- **Work to do**:
Pull each line holding the word "scene" from the data.
────────────────────────────────────────
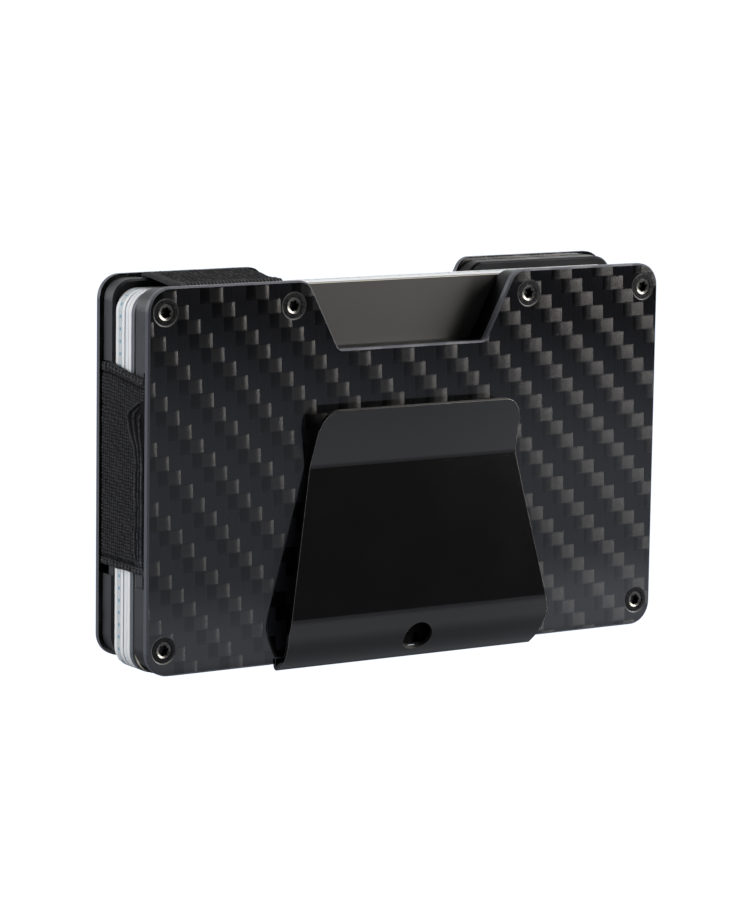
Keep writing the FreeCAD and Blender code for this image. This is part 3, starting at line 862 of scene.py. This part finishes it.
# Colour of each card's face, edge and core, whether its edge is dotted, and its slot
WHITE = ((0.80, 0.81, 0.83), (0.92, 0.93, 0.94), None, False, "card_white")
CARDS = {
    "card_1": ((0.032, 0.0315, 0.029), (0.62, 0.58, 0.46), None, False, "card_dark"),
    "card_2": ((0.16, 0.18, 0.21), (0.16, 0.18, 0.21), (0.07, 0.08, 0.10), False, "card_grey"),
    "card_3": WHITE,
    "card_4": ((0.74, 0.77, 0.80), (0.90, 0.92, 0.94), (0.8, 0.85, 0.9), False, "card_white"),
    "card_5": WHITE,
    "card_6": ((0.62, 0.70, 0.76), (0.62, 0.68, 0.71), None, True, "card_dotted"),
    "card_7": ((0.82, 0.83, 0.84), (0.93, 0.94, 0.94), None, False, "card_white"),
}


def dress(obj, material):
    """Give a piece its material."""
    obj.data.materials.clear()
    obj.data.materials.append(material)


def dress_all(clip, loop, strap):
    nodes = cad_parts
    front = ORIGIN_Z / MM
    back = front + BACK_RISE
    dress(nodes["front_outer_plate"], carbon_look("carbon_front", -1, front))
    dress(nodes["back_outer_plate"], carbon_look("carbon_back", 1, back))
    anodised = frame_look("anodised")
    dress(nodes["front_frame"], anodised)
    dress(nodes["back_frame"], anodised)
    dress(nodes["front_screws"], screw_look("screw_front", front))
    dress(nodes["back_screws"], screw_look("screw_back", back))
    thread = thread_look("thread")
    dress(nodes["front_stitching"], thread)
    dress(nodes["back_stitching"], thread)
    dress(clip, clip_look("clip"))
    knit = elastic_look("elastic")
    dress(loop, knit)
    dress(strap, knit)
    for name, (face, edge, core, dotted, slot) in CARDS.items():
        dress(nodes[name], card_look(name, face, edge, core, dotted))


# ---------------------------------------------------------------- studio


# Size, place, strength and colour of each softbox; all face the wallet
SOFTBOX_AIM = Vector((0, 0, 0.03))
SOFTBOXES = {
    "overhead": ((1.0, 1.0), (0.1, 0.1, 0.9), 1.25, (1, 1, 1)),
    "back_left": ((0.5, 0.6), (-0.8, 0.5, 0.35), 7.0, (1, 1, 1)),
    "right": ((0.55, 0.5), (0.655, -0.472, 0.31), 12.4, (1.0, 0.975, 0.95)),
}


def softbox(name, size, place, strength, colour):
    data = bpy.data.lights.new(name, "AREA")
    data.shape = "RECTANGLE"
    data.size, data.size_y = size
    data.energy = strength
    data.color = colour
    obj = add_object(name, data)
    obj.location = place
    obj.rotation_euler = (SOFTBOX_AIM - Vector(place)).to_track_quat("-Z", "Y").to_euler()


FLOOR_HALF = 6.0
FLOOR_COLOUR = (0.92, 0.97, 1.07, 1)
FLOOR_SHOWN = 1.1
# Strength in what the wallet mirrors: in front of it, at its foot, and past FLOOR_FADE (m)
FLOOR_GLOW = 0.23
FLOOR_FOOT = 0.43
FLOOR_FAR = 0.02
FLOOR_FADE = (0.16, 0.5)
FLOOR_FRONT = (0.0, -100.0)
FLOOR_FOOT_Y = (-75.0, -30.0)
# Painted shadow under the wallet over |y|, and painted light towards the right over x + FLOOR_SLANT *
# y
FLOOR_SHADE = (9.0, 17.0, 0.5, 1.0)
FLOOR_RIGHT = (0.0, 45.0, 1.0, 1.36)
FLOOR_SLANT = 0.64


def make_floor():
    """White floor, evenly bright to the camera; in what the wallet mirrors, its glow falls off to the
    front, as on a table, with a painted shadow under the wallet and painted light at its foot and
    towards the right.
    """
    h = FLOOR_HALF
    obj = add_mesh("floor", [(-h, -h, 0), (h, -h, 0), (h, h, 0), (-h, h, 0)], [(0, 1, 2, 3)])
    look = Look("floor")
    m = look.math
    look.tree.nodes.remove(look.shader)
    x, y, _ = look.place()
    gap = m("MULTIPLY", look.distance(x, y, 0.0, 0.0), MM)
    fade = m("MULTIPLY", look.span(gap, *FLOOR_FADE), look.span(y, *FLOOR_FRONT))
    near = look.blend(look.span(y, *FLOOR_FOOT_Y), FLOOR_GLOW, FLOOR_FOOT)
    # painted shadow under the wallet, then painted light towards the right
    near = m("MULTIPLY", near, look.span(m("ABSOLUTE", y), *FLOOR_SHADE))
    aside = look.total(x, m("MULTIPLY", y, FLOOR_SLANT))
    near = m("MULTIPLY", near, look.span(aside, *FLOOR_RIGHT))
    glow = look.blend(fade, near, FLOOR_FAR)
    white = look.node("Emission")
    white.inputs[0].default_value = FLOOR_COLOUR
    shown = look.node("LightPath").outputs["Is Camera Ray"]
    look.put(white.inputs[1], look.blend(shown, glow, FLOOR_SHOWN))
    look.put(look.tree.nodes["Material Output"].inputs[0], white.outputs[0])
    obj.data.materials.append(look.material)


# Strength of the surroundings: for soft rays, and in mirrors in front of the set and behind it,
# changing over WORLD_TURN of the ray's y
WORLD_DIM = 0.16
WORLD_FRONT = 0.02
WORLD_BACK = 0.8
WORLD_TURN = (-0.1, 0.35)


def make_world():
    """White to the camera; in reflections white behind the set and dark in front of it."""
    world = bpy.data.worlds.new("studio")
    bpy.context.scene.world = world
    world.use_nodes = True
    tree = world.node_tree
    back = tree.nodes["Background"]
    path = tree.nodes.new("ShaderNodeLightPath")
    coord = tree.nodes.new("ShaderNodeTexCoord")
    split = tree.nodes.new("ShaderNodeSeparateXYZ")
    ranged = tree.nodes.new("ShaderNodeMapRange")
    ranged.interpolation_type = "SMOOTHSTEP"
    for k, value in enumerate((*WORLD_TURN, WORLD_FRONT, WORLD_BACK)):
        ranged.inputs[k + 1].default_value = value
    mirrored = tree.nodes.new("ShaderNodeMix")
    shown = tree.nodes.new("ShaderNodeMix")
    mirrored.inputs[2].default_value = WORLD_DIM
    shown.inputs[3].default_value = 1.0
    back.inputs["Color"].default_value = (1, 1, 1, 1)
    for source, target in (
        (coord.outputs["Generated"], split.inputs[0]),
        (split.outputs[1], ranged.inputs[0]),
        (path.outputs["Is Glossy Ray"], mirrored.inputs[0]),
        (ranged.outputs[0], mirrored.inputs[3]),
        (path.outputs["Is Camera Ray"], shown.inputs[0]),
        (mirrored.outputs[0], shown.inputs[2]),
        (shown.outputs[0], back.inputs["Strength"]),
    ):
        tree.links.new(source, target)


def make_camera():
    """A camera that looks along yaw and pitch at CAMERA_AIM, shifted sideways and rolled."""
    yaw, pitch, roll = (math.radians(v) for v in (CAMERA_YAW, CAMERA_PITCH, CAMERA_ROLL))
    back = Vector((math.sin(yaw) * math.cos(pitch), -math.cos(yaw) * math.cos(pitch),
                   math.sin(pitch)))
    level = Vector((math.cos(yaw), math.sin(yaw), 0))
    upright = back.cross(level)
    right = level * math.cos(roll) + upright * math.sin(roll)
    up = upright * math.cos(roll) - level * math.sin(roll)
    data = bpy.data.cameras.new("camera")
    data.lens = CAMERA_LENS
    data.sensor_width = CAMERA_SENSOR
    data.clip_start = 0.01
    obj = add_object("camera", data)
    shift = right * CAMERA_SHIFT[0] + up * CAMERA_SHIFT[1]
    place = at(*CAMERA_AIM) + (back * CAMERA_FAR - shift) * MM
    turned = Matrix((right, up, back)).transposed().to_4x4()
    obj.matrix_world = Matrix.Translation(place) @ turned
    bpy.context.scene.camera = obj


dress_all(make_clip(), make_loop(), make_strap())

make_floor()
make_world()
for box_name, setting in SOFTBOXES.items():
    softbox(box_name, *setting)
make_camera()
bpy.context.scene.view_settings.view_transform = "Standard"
────────────────────────────────────────
- **The answer**:
Keep writing the FreeCAD and Blender code for this image. This is part 3, starting at line 862 of scene.py. This part finishes it.
    bpy.context.scene.world = world
    bpy.context.scene.camera = obj
bpy.context.scene.view_settings.view_transform = "Standard"